Sure, but that’s a quantity of money thing not a flexibility thing. In the old model, there’d be funds for X number of teachers and no other money; now a school could cut a teacher and spend the funds on something else. I don’t think the new model is a problem. The amount of funding if it represents a drastic cut? Absolutely.
Anonymous
We are not in DCOS but at charter. Our school gets the standard funding per pupil that all schools get. After that our charter is responsible for everything else such as building maintenance, supplies, chrome books, etc…

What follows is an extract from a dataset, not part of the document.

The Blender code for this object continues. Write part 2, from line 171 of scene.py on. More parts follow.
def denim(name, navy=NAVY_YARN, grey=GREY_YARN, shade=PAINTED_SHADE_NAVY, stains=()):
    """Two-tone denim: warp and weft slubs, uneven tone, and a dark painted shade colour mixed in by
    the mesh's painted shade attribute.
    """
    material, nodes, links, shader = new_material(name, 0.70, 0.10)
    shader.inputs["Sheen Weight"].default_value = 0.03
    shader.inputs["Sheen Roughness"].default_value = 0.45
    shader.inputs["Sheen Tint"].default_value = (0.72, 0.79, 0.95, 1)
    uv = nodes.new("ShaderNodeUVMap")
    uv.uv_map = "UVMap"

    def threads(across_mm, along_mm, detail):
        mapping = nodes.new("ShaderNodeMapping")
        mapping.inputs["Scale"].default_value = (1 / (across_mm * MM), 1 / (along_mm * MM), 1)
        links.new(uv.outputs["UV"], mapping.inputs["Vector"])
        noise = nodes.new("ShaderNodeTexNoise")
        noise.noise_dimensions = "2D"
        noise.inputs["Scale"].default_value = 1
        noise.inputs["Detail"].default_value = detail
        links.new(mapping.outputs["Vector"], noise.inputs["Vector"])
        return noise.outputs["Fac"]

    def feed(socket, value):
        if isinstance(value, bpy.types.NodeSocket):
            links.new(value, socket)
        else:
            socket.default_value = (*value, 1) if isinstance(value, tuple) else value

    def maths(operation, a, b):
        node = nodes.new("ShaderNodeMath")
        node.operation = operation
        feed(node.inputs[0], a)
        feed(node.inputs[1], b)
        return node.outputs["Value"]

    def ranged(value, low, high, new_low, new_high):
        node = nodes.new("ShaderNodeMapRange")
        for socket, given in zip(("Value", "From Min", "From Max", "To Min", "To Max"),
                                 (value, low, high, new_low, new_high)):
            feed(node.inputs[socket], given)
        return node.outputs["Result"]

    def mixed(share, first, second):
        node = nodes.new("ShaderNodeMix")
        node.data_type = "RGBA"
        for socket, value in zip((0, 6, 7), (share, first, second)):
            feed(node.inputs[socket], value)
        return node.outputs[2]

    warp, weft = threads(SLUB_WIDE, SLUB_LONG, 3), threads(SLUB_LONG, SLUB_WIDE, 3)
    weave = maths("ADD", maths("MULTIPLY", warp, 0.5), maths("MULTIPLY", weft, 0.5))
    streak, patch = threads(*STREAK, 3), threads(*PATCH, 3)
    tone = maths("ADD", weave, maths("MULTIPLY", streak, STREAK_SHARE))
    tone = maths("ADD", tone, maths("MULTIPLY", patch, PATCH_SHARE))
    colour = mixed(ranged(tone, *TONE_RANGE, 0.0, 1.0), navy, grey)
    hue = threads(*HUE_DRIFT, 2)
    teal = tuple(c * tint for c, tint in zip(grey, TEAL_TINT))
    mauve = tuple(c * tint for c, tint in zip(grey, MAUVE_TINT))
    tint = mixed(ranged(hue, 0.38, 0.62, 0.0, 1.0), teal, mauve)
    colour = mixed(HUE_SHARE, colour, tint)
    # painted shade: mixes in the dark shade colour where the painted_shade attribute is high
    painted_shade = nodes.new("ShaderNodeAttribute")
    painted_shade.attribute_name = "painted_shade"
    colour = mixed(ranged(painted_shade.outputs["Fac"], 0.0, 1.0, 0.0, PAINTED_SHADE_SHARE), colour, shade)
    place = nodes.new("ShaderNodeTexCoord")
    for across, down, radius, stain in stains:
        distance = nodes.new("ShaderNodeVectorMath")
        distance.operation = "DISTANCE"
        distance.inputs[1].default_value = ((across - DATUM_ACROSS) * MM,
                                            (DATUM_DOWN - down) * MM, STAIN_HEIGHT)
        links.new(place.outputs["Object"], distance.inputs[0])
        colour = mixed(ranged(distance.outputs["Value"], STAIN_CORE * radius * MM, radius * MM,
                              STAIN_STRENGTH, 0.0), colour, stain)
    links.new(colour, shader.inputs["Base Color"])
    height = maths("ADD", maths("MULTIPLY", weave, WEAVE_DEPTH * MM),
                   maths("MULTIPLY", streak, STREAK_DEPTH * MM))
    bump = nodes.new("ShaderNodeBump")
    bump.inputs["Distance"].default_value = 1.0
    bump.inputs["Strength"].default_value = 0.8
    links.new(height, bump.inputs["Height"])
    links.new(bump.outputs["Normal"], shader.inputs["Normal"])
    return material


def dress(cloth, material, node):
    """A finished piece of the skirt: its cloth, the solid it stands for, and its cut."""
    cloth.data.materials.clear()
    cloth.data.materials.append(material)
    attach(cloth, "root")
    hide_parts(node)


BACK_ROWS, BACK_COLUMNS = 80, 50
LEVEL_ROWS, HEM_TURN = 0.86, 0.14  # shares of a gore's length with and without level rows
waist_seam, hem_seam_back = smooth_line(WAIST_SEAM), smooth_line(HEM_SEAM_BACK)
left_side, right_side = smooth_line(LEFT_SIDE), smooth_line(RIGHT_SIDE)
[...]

Our school is transparent about the schools financial holdings, surplus, etc.. and it’s strong with much reserves. I don’t understand how DCPS schools who get a ton of extras besides pupil funding is not financially sound, and they need to drastically cut budgets even more.
Anonymous
Anonymous wrote:We are not in DCOS but at charter. Our school gets the standard funding per pupil that all schools get. After that our charter is responsible for everything else such as building maintenance, supplies, chrome books, etc…

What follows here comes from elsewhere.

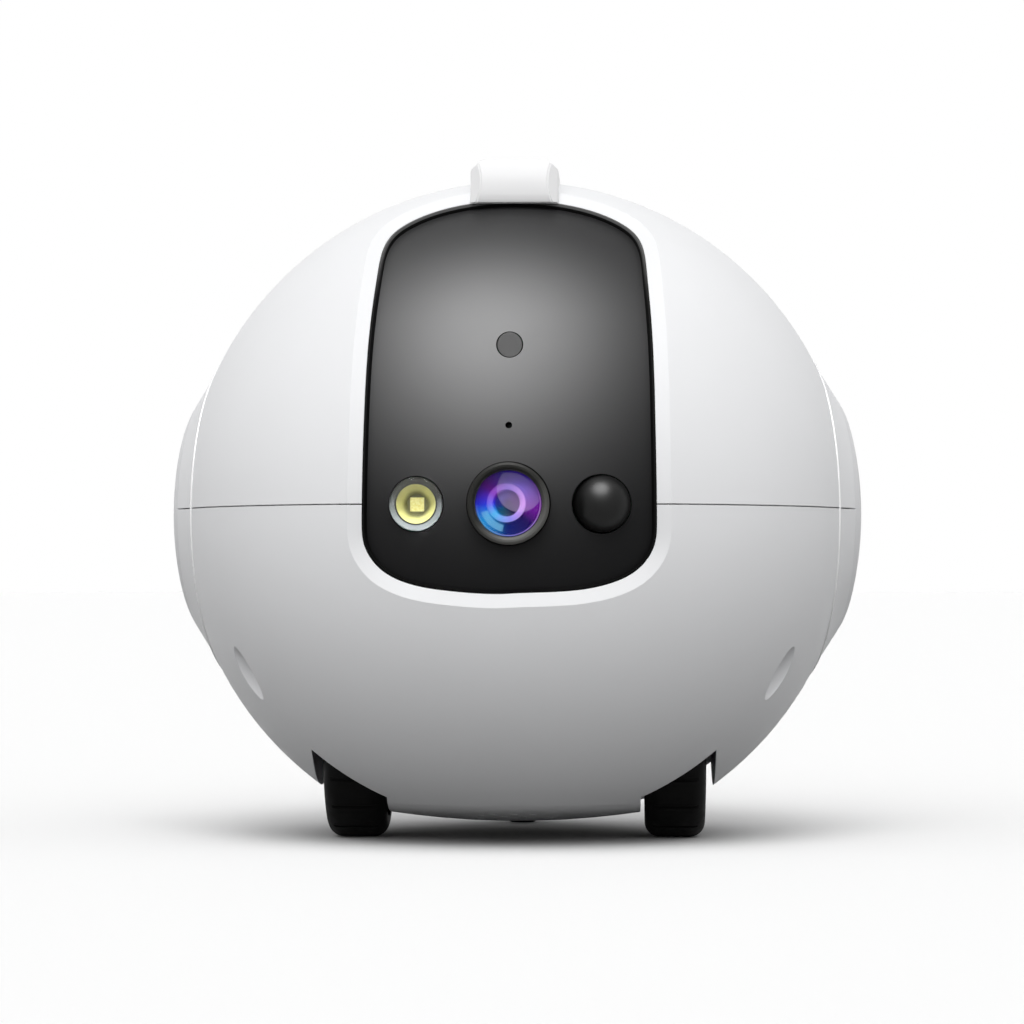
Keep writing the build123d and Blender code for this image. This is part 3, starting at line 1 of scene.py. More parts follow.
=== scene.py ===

Our school is transparent about the schools financial holdings, surplus, etc.. and it’s strong with much reserves. I don’t understand how DCPS schools who get a ton of extras besides pupil funding is not financially sound, and they need to drastically cut budgets even more.


The overhead they spend on bureaucracy really bloats the budget. The number of employees at central office and their salaries are insane. It’s such a waste of resources that do not directly impact student learning.